Melissa Brinks: Similar to sports in games, which we talked about in a previous roundtable, minigames can add a nice bit of worldbuilding that the player can interact with. It’s interesting to know what play looks like within the worlds we’re playing in—for example, the five-finger fillet and gambling games of Red Dead Redemption tell us this is a violent, greedy world, where the hacking minigames of BioShock tell us the world rewards ingenuity, even if that ingenuity may be unethical.
In some cases, minigames may just be additional timesinks, as the gaming community has decided that a game’s value is based on total time investment rather than any other metric. I think this is especially true with the increasing popularity of games as a service—games are now often designed to keep you playing as long as possible in whatever way they can. This doesn’t have to be inherently bad (even if I prefer a shorter game experience) but I think there’s potential for minigames to become intentionally addictive (such as rewarding loot boxes) or as locks for necessary content in MMOs or similar games, and that just leaves a bad taste in my mouth. If they’re fun and fitting, sure, but I don’t know how true that’ll be in the near future with more games being online-only.
Emily Durham: Sometimes, I think the best minigames are optional breaks from the rest of the gameplay. To me, one of the greatest functions a minigame can serve is to be a breath of fresh air in the middle of a game if you’re getting, perhaps, a bit fatigued by repetition. Also, if you’re traveling on a boat (as in Spiritfarer), it can be really nice to set your boat to autopilot a long way, run to your fishin’ seat, and cast out your line. It’s a great way to pass the time if you’re otherwise doing something monotonous in-game.
Zainabb Hull: So I haven’t been able to play much of The Witcher 3 yet, but Gwent relates to both Melissa and Emily’s points. At the start of the game, you’re able to play the card-based minigame in a gloomy pub, where it contributes to building the grim, somewhat sleazy world. It also acts as a diversion from the main game, something you can return to between quests—or, in my case, immediately spend twenty minutes on despite knowing I’m absolutely rubbish at card games.

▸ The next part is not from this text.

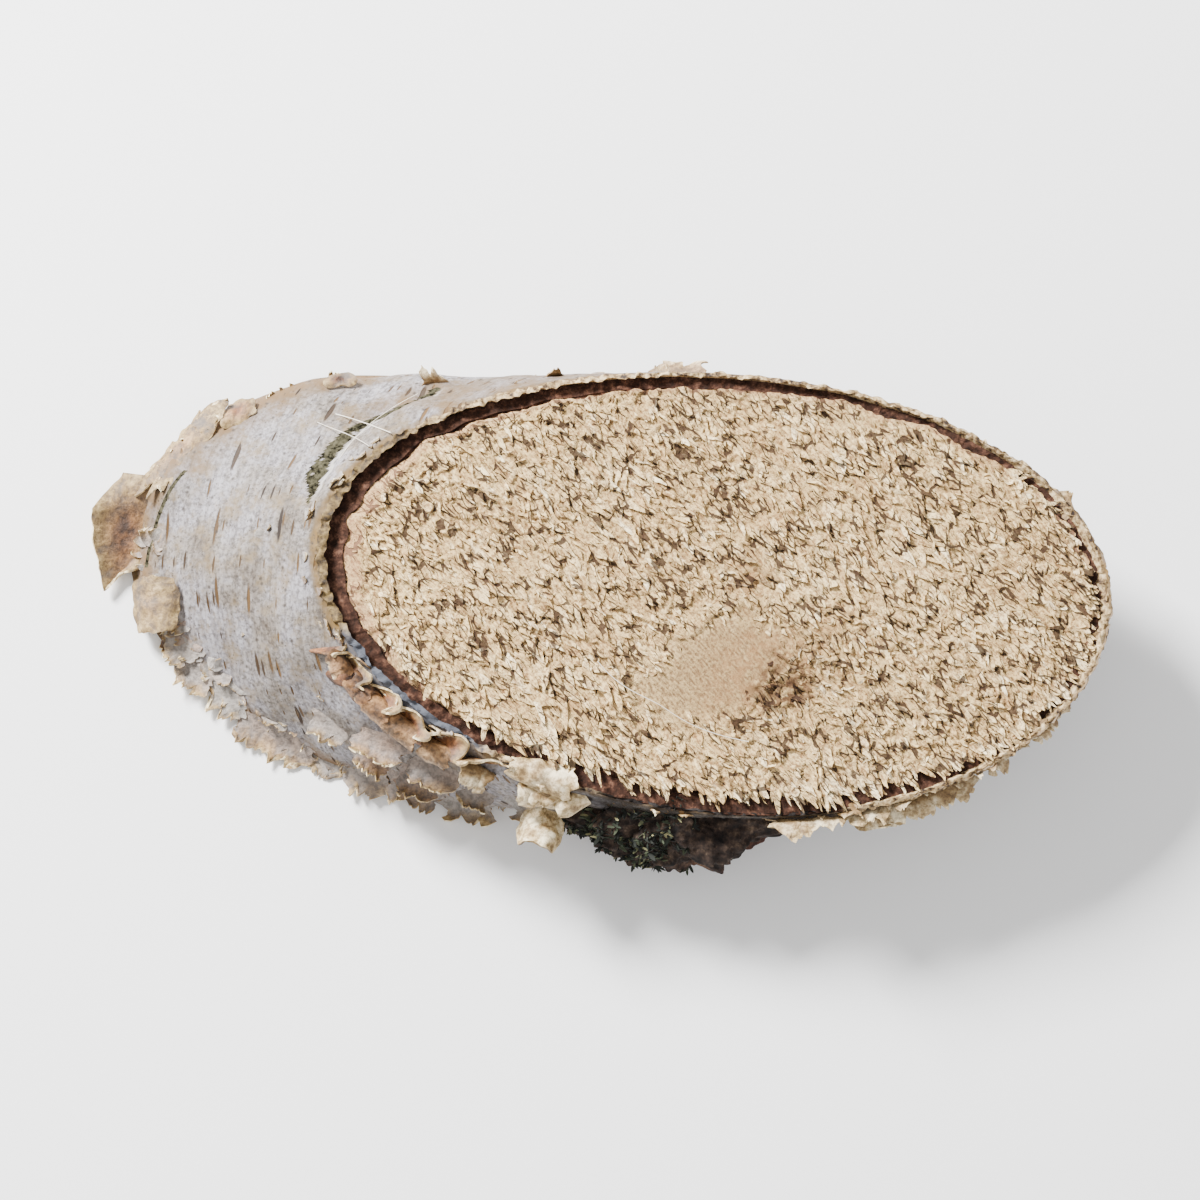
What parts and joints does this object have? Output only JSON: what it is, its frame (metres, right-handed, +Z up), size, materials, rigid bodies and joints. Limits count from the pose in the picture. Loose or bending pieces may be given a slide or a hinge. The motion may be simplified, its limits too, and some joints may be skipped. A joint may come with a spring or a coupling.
{
  "type": "birch wood slice",
  "caption": "Oval slice sawn at a slant from a birch branch, with rough torn fibres on the cut, a dark bark ring and white papery bark that peels in curls.",
  "frame": {"origin": "centre of the oval lower cut face, which lies on the surface", "axes": "+Z up, out of the upper cut face; +X along the long axis of the cuts, the way the branch leans; +Y across them"},
  "size_m": [0.1385, 0.0716, 0.0197],
  "materials": {
    "birch_wood": "sawn birch, dry and matt, with torn fibres",
    "birch_bark": "white papery birch bark, matt, with a faint silky sheen",
    "inner_bark": "dark brown inner bark, crumbly and matt"
  },
  "bodies": {
    "root": {"birch_slice": "birch_wood"}
  },
  "joints": []
}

I think minigames can also act as Easter eggs, rewarding you for spending more time in the world or for taking a diversion from the main game. There are plenty of titles where you can play an entire video game within a video game, like the arcade games in the Grand Theft Auto and Yakuza series. I’m also thinking about the minigames for the Dreamcast’s VMU. The VMU acted as both a memory card and a tiny handheld console, with its own screen and basic controls. Players could load minigames onto the VMU from Dreamcast titles like Shenmue and Sonic Adventure. Even though the VMU minigames, uh, varied greatly in quality, playing one still felt like I’d stumbled onto something special.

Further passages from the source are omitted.